→ **PROBLEM REQUIREMENTS**: In the material below, find every line with "from" and pull it out.

→ **EXERCISE INPUTS**:

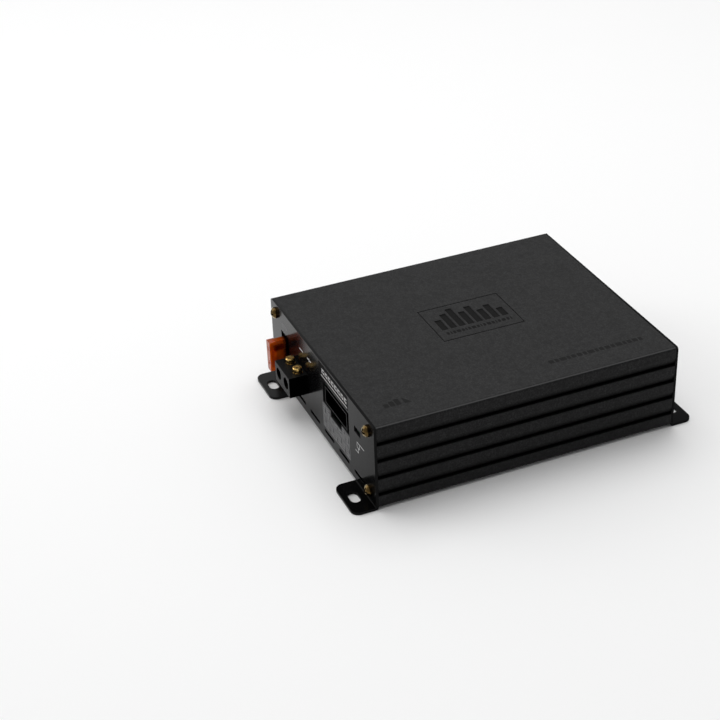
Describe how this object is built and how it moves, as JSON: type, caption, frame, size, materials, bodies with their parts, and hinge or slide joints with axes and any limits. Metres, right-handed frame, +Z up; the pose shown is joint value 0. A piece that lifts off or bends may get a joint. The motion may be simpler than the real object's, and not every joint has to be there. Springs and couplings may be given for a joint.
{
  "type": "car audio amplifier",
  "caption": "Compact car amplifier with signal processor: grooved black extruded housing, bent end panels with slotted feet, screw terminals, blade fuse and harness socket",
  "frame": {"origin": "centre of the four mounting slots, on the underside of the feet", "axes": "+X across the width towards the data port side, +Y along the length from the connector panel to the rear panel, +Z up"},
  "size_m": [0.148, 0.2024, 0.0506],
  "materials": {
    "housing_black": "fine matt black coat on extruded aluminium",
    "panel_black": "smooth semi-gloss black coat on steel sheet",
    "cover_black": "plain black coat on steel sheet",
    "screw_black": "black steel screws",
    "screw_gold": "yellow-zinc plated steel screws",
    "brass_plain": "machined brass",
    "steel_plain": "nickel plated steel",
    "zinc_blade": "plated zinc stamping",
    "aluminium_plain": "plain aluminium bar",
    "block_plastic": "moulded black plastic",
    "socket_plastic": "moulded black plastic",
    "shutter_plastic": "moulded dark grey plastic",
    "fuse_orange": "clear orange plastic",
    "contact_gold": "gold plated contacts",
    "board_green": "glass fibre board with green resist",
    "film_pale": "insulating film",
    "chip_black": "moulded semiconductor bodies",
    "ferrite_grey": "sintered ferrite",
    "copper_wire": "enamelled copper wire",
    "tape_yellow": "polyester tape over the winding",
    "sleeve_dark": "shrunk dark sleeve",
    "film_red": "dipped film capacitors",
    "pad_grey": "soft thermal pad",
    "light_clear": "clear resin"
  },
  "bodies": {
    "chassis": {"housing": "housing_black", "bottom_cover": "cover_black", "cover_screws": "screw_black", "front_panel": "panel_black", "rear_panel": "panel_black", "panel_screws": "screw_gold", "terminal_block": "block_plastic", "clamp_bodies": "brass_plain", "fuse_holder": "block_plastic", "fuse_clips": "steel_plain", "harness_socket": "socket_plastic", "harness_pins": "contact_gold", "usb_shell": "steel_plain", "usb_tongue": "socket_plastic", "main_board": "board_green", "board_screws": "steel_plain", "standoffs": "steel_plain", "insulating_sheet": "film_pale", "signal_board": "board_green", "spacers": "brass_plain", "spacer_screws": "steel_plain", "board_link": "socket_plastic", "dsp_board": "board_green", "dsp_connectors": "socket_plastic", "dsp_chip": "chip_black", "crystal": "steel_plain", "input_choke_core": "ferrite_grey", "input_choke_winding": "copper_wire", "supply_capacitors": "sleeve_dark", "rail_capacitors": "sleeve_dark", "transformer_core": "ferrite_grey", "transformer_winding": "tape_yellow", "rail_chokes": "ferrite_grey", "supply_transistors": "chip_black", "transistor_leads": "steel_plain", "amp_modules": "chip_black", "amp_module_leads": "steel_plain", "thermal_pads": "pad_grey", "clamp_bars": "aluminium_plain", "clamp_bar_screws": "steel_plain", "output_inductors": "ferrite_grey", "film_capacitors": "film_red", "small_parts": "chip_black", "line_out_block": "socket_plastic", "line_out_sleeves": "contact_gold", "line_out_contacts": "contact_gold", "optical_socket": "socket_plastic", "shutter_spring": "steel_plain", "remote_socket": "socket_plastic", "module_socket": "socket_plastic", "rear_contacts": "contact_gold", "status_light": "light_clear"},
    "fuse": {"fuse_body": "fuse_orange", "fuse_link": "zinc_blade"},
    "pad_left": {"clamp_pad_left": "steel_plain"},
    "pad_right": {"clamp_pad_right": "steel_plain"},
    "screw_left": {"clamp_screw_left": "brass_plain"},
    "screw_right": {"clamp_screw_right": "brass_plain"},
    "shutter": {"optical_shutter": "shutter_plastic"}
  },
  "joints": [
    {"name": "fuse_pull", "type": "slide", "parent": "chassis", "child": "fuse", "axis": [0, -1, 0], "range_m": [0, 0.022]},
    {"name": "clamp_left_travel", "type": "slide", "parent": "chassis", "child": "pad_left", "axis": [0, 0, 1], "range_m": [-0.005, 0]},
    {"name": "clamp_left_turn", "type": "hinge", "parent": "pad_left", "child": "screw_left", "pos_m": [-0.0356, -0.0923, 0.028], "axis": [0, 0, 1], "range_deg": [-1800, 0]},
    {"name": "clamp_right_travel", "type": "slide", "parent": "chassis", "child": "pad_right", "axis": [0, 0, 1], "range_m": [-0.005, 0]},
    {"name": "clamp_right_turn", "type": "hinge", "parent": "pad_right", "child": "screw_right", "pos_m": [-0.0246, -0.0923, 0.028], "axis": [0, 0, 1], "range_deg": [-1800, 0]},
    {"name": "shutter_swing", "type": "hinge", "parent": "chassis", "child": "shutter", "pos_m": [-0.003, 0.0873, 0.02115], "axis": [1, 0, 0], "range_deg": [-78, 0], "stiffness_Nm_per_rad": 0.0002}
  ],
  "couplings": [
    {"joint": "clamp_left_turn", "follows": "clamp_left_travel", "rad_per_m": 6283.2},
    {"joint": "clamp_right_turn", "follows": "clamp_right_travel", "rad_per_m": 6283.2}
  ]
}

---

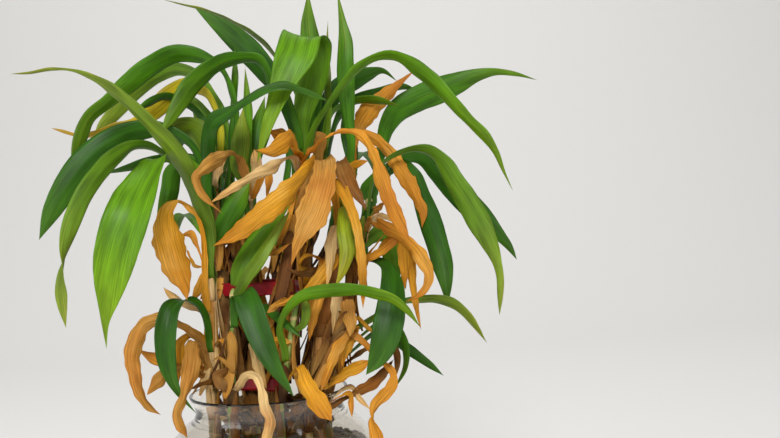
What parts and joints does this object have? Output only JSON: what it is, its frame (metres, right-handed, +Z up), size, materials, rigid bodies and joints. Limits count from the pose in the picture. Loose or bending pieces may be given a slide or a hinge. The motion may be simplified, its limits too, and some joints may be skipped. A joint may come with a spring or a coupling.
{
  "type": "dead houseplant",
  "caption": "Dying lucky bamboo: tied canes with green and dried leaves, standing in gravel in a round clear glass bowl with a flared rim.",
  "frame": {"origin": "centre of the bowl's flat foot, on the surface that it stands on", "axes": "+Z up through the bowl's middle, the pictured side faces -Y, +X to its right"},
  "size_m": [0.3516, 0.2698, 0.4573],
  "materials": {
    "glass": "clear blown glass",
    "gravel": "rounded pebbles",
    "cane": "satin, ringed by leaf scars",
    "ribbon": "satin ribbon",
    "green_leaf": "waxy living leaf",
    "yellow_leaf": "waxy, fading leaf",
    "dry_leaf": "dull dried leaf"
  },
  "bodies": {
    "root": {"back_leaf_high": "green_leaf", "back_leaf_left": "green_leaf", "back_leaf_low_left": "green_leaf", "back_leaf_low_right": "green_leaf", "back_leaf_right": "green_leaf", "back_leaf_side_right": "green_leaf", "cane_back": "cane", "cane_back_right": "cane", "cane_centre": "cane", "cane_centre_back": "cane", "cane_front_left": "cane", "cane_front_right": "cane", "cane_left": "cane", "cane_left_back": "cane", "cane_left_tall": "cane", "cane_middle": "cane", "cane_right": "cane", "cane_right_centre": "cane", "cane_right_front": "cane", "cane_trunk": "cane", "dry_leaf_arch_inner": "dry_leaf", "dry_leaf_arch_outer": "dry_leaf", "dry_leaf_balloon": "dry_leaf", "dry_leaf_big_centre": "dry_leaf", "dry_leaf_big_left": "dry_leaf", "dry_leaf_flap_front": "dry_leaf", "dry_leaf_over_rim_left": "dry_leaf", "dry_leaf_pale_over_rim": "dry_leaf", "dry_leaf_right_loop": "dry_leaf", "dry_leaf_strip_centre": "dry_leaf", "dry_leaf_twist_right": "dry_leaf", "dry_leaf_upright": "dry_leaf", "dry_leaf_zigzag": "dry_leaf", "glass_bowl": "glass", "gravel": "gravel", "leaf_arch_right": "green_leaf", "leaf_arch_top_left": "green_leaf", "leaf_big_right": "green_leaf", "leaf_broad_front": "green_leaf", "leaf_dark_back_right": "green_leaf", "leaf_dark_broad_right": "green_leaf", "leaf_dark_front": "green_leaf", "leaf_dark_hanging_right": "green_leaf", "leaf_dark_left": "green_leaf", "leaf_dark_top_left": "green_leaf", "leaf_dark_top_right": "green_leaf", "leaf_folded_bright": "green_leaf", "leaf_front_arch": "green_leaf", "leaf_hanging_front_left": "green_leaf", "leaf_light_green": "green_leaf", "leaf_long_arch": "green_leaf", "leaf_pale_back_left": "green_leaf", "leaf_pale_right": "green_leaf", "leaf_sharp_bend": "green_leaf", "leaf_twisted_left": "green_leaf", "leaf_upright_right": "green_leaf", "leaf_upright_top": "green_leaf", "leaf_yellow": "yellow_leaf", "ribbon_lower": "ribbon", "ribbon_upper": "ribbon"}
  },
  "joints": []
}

→ **RESPONSE TO THIS EXERCISE**:
  "frame": {"origin": "centre of the four mounting slots, on the underside of the feet", "axes": "+X across the width towards the data port side, +Y along the length from the connector panel to the rear panel, +Z up"},
What parts and joints does this object have? Output only JSON: what it is, its frame (metres, right-handed, +Z up), size, materials, rigid bodies and joints. Limits count from the pose in the picture. Loose or bending pieces may be given a slide or a hinge. The motion may be simplified, its limits too, and some joints may be skipped. A joint may come with a spring or a coupling.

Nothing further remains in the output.